Typicality for stratified measures

Stratified measures on Euclidean space are defined here as convex combinations of rectifiable measures. They are possibly singular with respect to the Lebesgue measure and generalize continuous-discrete mixtures. A stratified measure $\rho$ can thus be represented as $\sum_{i=1}^k q_i \rho_i$, where $(q_1,..,q_k)$ is a probability vector and each $\rho_i$ is $m_i$-rectifiable for some integer $m_i$ i.e. absolutely continuous with respect to the $m_i$-Hausdorff measure $\mu_i$ on a $m_i$-rectifiable set $E_i$ (e.g. a smooth $m_i$-manifold). We introduce a set of strongly typical realizations of $\rho^{\otimes n}$ (memoryless source) that occur with high probability. The typical realizations are supported on a finite union of strata $\{E_{i_1}\times \cdots \times E_{i_n}\}$ whose dimension concentrates around the mean dimension $\sum_{i=1}^k q_i m_i$. For each $n$, an appropriate sum of Hausdorff measures on the different strata gives a natural notion of reference "volume"; the exponential growth rate of the typical set's volume is quantified by Csiszar's generalized entropy of $\rho$ with respect to $\mu=\sum_{i=1}^k \mu_i$. Moreover, we prove that this generalized entropy satisfies a chain rule and that the conditional term is related to the volume growth of the typical realizations in each stratum.
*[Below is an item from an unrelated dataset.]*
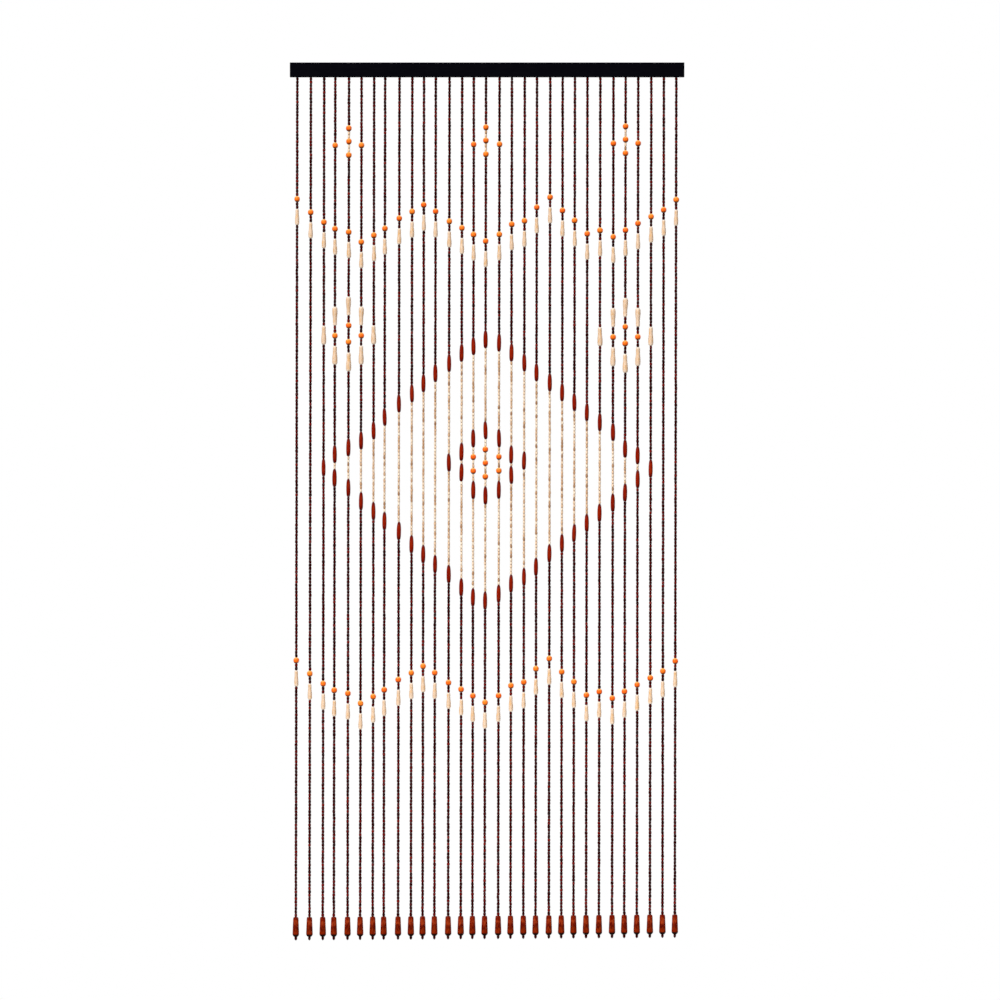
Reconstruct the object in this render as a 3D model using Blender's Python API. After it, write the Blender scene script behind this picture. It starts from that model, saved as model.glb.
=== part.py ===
# Bead curtain for a doorway: thirty-one strings of turned wooden beads under a black head rail.
# The origin is the middle of the rail's back face, which lies flat on the wall or lintel.
# X runs along the rail, the front faces -Y and +Z is up.
# Sizes are in millimetres, and each depth is measured down from the rail's underside.

from collections import namedtuple
import math

import bmesh
import bpy

MM = 0.001

# Head rail, with a groove along its underside.
RAIL_LENGTH = 900.0
RAIL_DEPTH = 15.0
RAIL_HEIGHT = 33.0
RAIL_EDGE = 0.8

# Heading strip that holds the strings' upper ends inside the groove.
STRIP_HEIGHT = 6.0
STRIP_RECESS = 1.0
STRIP_MARGIN = 6.0
CLEARANCE = 0.3

# Strings. The small beads' room is one step, and a string is as wide as their mean width.
BEAD_STEP = 7.63
STRING_HALF_WIDTH = 2.4
CORD_HALF_WIDTH = 1.0
LEAN = 3.5
RISE_PER_STRING = 0.2
LEVEL_STRING = 12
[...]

The chain rule and its asymptotic interpretation hold in the more general framework of piecewise continuous measures: convex combinations of measures restricted to pairwise disjoint sets equipped with reference $\sigma$-finite measures. Finally, we establish that our notion of mean dimension coincides with R\'enyi's information dimension when applied to stratified measures, but the generalized entropy used here differs from R\'enyi's dimensional entropy.